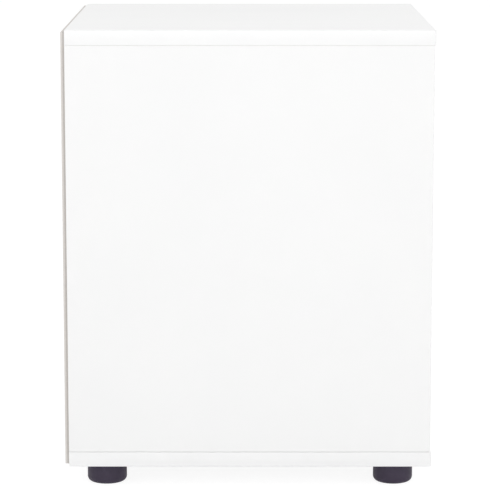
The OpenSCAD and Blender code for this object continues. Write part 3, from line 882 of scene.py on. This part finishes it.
def drawn_in(outline, way, distance):
    """An outline moved inwards, each corner along its mitre."""
    moved = []
    for before, here, after in zip(outline[-1:] + outline, outline, outline[1:] + outline[:1]):
        one, other = way.cross(here - before).normalized(), way.cross(after - here).normalized()
        moved.append(here + (one + other) * distance / (1 + one.dot(other)))
    return moved


FRONT_WAY = Vector((0, -1, 0))
print("a front's outline has", len(outline_of(merged("upper_drawer_front"), FRONT_WAY)),
      "corners, most of them in the scoop")


# %% Fronts and their bands
def front_core(node, outline):
    """The board inside the band: each corner of the outline moves in, at the front and the rear."""
    shape = merged(node)
    inner = drawn_in(outline, FRONT_WAY, BAND_THICKNESS)
    core_at = {(round(a.x, 5), round(a.z, 5)): b for a, b in zip(outline, inner)}
    for vert in shape.verts:
        moved = core_at.get((round(vert.co.x, 5), round(vert.co.z, 5)))
        if moved:
            vert.co.x, vert.co.z = moved.x, moved.z
    ease(shape, BOARD_EASE, shortest=1.5 * MM)
    return new_piece("core_" + node, shape)


def front_band(node, outline):
    """The band round a front, as wide as the front is thick."""
    low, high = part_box(node)
    ring = drawn_in(outline, FRONT_WAY, BAND_THICKNESS / 2)
    path = path_of([(p.x, (low.y + high.y) / 2, p.z) for p in ring], closed=True)
    return grown("band_" + node, path, EDGE_BAND, BAND, width=high.y - low.y, across=(0.0, 1.0, 0.0))


for level in LEVELS:
    node = f"{level}_drawer_front"
    outline = outline_of(merged(node), FRONT_WAY)
    settle(front_core(node, outline), [node], (MELAMINE,))
    settle(front_band(node, outline), [node])

# %% [markdown]
# ## Turned hardware
#
# Screws, nails, axles, bolts, dowels, rollers and feet all come off a lathe or out of a round mould.
# A lathe shape is fully described by a few points of height and radius. A Screw modifier could spin
# them, but its profile can't take its numbers from sizes. Here a circle is swept up an upright line
# instead, and scaled at each of its points, and every height and radius may be a sum of sizes.

# %% Turn a profile
def upright(tree, height):
    """A place on the Z axis."""
    return tree.add("ShaderNodeCombineXYZ", {"Z": height})


def listed(tree, values):
    """A list of values: each point takes the one with its own index."""
    index = tree.add("GeometryNodeInputIndex")
    node = tree.add("GeometryNodeIndexSwitch", {"Index": index}, data_type="FLOAT")
    while len(node.index_switch_items) < len(values):
        node.index_switch_items.new()
    for at, value in enumerate(values):
        tree.feed(node, str(at), value)
    return node


def turned(tree, profile, facets):
    """A closed solid of revolution about Z, from its (height, radius) points in rising order."""
    heights, radii = (listed(tree, values) for values in zip(*profile))
    line = tree.add("GeometryNodeMeshLine", {"Count": len(profile)})
    curve = tree.add("GeometryNodeMeshToCurve", {0: line})
    axis = tree.add("GeometryNodeSetPosition", {"Geometry": curve, "Position": upright(tree, heights)})
    ring = tree.add("GeometryNodeCurvePrimitiveCircle", {"Resolution": facets, "Radius": 1.0})
    return tree.add("GeometryNodeCurveToMesh", {"Curve": axis, "Profile Curve": ring, "Scale": radii,
                                                "Fill Caps": True})


print("heights count from the face that a part stands on, so a shank has negative heights")

# %% [markdown]
# ### Stand on points
#
# A fastener points out of its board, and the boards face all ways. So each point that a part stands
# on carries a direction called "out", and the part's Z axis is turned along it.

# %% Place a part on points
def carried(tree, name):
    """A direction that the points carry."""
    return tree.add("GeometryNodeInputNamedAttribute", {"Name": name}, data_type="FLOAT_VECTOR")


def way_out(tree):
    """The rotation that turns Z along a point's way out."""
    return tree.add("FunctionNodeAlignRotationToVector", {"Vector": carried(tree, "out")}, axis="Z")


def placed(tree, part, rotation):
    """The part on every point of the start mesh."""
    return tree.add("GeometryNodeInstanceOnPoints", {"Points": tree.given["Geometry"], "Instance": part,
                                                     "Rotation": rotation})


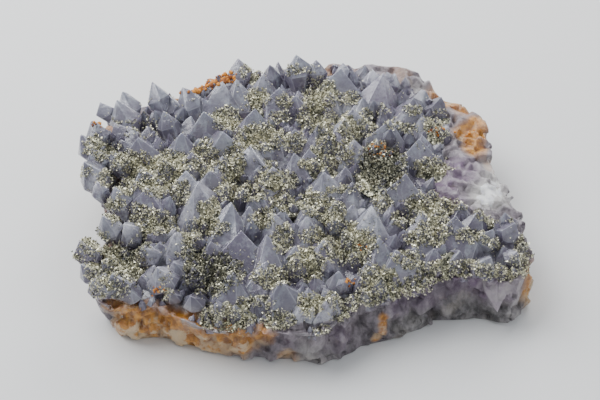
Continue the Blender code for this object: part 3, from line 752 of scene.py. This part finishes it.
def blunt_edges(obj):
    """Blunts the sharp edges a little, and marks the narrow new faces for the material to paint a highlight
    on.
    """
    make_active(obj)
    obj.data.materials.clear()
    for name in ("quartz_face", "quartz_edge_highlight"):
        obj.data.materials.append(bpy.data.materials.new(name))
    bevel = obj.modifiers.new("blunt", "BEVEL")
    bevel.width = EDGE_WIDTH * MM
    bevel.segments = 2
    bevel.limit_method = "ANGLE"
    bevel.angle_limit = BLUNTED_ANGLE
    bevel.use_clamp_overlap = False
    bevel.material = 1
    bpy.ops.object.modifier_apply(modifier=bevel.name)
    bpy.ops.object.mode_set(mode="EDIT")
    bpy.ops.mesh.select_all(action="SELECT")
    bpy.ops.mesh.quads_convert_to_tris()
    bpy.ops.object.mode_set(mode="OBJECT")
    faces = np.zeros(len(obj.data.polygons), np.int32)
    obj.data.polygons.foreach_get("material_index", faces)
    edge = obj.data.attributes.new("edge", "FLOAT", "FACE")
    edge.data.foreach_set("value", faces.astype(np.float32))
    obj.data.polygons.foreach_set("material_index", np.zeros_like(faces))


def vertex_normals(points, triangles):
    """Normals of the vertices, weighed by area."""
    a, b, c = points[triangles].transpose(1, 0, 2)
    area = np.cross(b - a, c - a)
    normals = np.zeros_like(points)
    for corner in range(3):
        np.add.at(normals, triangles[:, corner], area)
    return normals / np.maximum(np.linalg.norm(normals, axis=1, keepdims=True), 1e-12)


class SPECIMEN_OT_quartz(bpy.types.Operator):
    """Refine the quartz: chipped broken faces, and numbers for its material to read"""

    bl_idname = "specimen.quartz"
    bl_label = "Quartz"

    def execute(self, context):
        deselect_all()
        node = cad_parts[QUARTZ_NODE]
        quartz = bpy.data.objects.new("quartz_matrix_and_points", node.data.copy())
        context.scene.collection.objects.link(quartz)
        make_active(quartz)
        bpy.ops.object.mode_set(mode="EDIT")
        bpy.ops.mesh.select_all(action="SELECT")
        bpy.ops.mesh.remove_doubles(threshold=MERGE_DISTANCE * MM)
        bpy.ops.mesh.dissolve_limited(angle_limit=FACET_ANGLE)
        bpy.ops.object.mode_set(mode="OBJECT")
        dice = np.random.default_rng(settings().seed)
        set_facet_light(quartz, dice)
        blunt_edges(quartz)
        refine_broken_faces(quartz)
        points, triangles = mesh_arrays(quartz)
        share = broken_share(points)
        normals = vertex_normals(points, triangles)
        depth = FRACTURE_DEPTH * fracture_offset(points, dice) + 0.3 * noise_at(points, 2.4)
        depth += BULGE_HEIGHT * near_places(points, BULGES)
        depth = (depth - 0.25) * share * smooth(points[:, 2] / 1.2)
        points += normals * depth[:, None]
        quartz.data.vertices.foreach_set("co", (points * MM).ravel())
        quartz.data.update()
        set_attribute(quartz, "rise", points[:, 2] - druse_level(points[:, 1]))
        set_attribute(quartz, "broken", share)
        set_attribute(quartz, "pale", zone_tone(points))
        ragged = 0.25 * noise_at(points, 6.0, 4.0)
        for name, places in (("purple", PURPLE), ("stain", STAINS), ("milky", MILKY)):
            set_attribute(quartz, name, np.clip(near_places(points, places) + ragged, 0.0, 1.0))
        for name, places in (("smoky", SMOKY), ("snow", SNOW)):
            set_attribute(quartz, name, near_places(points, places))
        make_active(quartz)
        bpy.ops.object.shade_smooth_by_angle(angle=SMOOTH_ANGLE)
        finish_piece(quartz, quartz_material(), QUARTZ_SLOT, QUARTZ_NODE)
        return {"FINISHED"}


def rain(objects, count, steepest, dice, patches=None):
    """Where random rays from above first meet objects, and the faces' normals there.

    Where patches are given, rays that can't meet one are left out.
    """
    trees = [surface_tree(obj) for obj in objects]
    low, high = np.array(CAD_BOX) / MM
    starts = dice.uniform(low, high, (count, 3))
    tilt = np.tan(dice.uniform(0.0, steepest, count))
    turn = dice.uniform(0.0, math.tau, count)
    if patches:
        starts[:, 2] = druse_level(starts[:, 1]) + MEAN_RISE
        near = cover(seen_at(starts), patches) > 0.02
        starts, tilt, turn = starts[near], tilt[near], turn[near]
    places, normals = [], []
    for (x, y, _), slope, angle in zip(starts.tolist(), tilt.tolist(), turn.tolist()):
        down = Vector((slope * math.cos(angle), slope * math.sin(angle), -1.0)).normalized()
        origin = Vector((x, y, AIMED_LEVEL)) - down * (RAY_START / -down.z)
        best = None
        for tree in trees:
            hit = tree.ray_cast(origin, down)
            if hit[0] is not None and (best is None or hit[3] < best[3]):
                best = hit
        if best is not None:
            places.append(best[0][:])
            normals.append((best[1] if best[1].dot(down) < 0.0 else -best[1])[:])
    return np.array(places), np.array(normals)


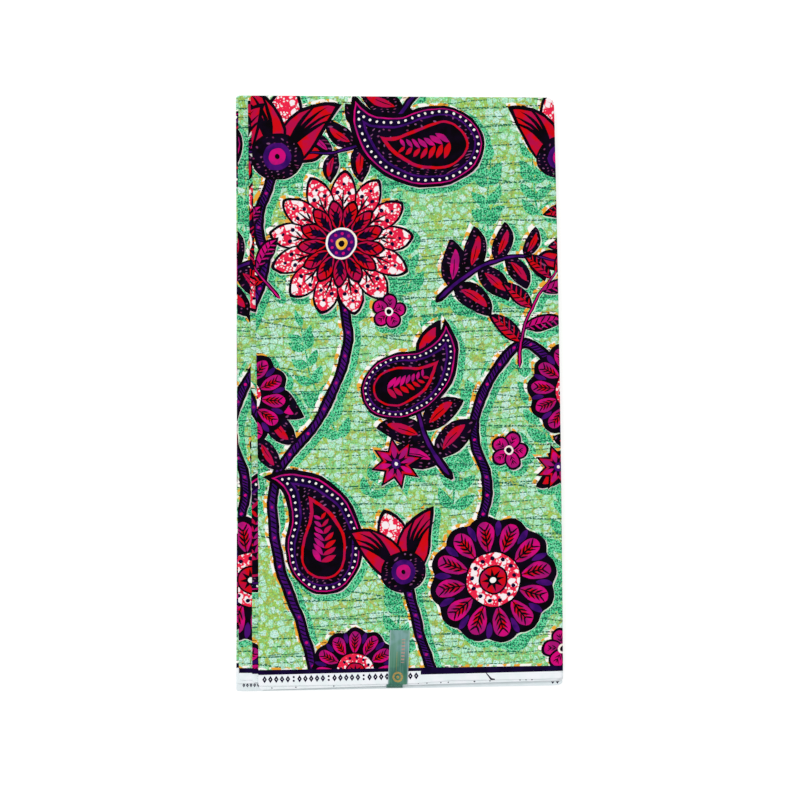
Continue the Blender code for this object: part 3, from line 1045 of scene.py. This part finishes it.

++++++++++++++++++++

### What is required
Up to and including the line that holds "return moved", reproduce the records above exactly from their first line, and give nothing else.

### Exercise result
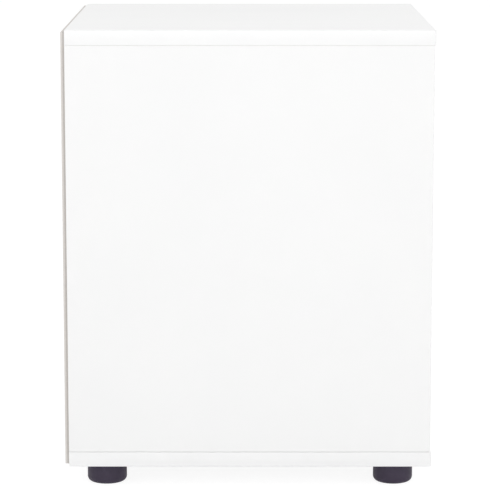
The OpenSCAD and Blender code for this object continues. Write part 3, from line 882 of scene.py on. This part finishes it.
def drawn_in(outline, way, distance):
    """An outline moved inwards, each corner along its mitre."""
    moved = []
    for before, here, after in zip(outline[-1:] + outline, outline, outline[1:] + outline[:1]):
        one, other = way.cross(here - before).normalized(), way.cross(after - here).normalized()
        moved.append(here + (one + other) * distance / (1 + one.dot(other)))
    return moved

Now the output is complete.